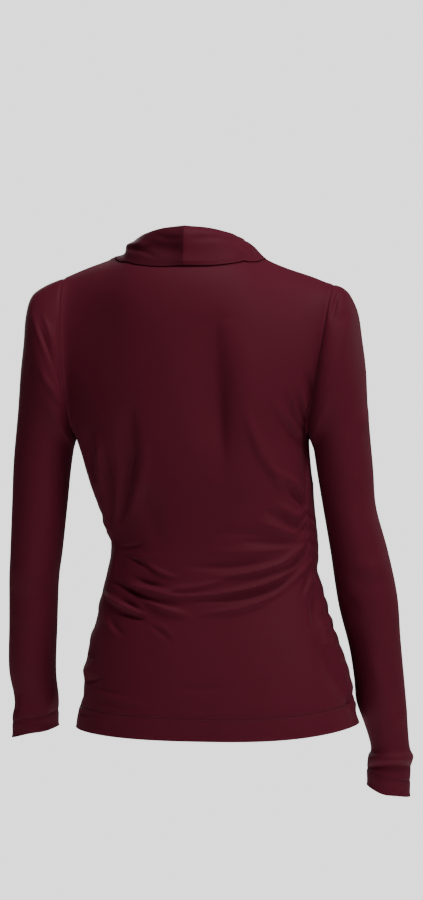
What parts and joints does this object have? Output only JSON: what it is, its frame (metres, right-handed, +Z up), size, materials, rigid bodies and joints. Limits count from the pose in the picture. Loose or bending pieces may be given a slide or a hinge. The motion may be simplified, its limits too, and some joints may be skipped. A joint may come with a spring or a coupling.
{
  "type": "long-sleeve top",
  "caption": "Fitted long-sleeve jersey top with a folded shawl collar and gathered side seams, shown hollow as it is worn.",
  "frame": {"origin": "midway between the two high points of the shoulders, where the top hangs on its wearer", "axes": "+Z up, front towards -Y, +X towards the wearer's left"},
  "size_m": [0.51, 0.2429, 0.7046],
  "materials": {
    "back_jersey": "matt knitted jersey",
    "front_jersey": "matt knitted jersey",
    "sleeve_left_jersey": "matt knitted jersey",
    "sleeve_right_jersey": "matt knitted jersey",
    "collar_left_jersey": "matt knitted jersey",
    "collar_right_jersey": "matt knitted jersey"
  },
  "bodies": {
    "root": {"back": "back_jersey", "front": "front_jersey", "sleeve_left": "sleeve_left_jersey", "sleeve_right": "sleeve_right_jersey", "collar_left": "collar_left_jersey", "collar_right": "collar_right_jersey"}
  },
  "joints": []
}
________
Work instructions:
Reproduce every line above without error.

Response:
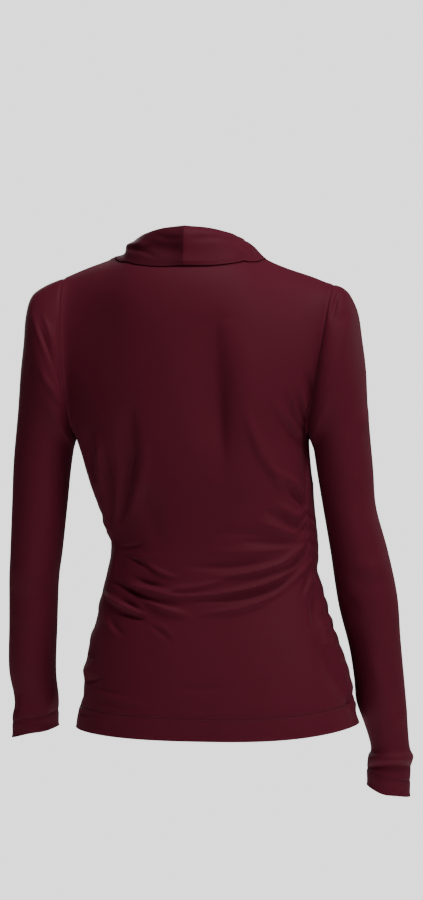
What parts and joints does this object have? Output only JSON: what it is, its frame (metres, right-handed, +Z up), size, materials, rigid bodies and joints. Limits count from the pose in the picture. Loose or bending pieces may be given a slide or a hinge. The motion may be simplified, its limits too, and some joints may be skipped. A joint may come with a spring or a coupling.
{
  "type": "long-sleeve top",
  "caption": "Fitted long-sleeve jersey top with a folded shawl collar and gathered side seams, shown hollow as it is worn.",
  "frame": {"origin": "midway between the two high points of the shoulders, where the top hangs on its wearer", "axes": "+Z up, front towards -Y, +X towards the wearer's left"},
  "size_m": [0.51, 0.2429, 0.7046],
  "materials": {
    "back_jersey": "matt knitted jersey",
    "front_jersey": "matt knitted jersey",
    "sleeve_left_jersey": "matt knitted jersey",
    "sleeve_right_jersey": "matt knitted jersey",
    "collar_left_jersey": "matt knitted jersey",
    "collar_right_jersey": "matt knitted jersey"
  },
  "bodies": {
    "root": {"back": "back_jersey", "front": "front_jersey", "sleeve_left": "sleeve_left_jersey", "sleeve_right": "sleeve_right_jersey", "collar_left": "collar_left_jersey", "collar_right": "collar_right_jersey"}
  },
  "joints": []
}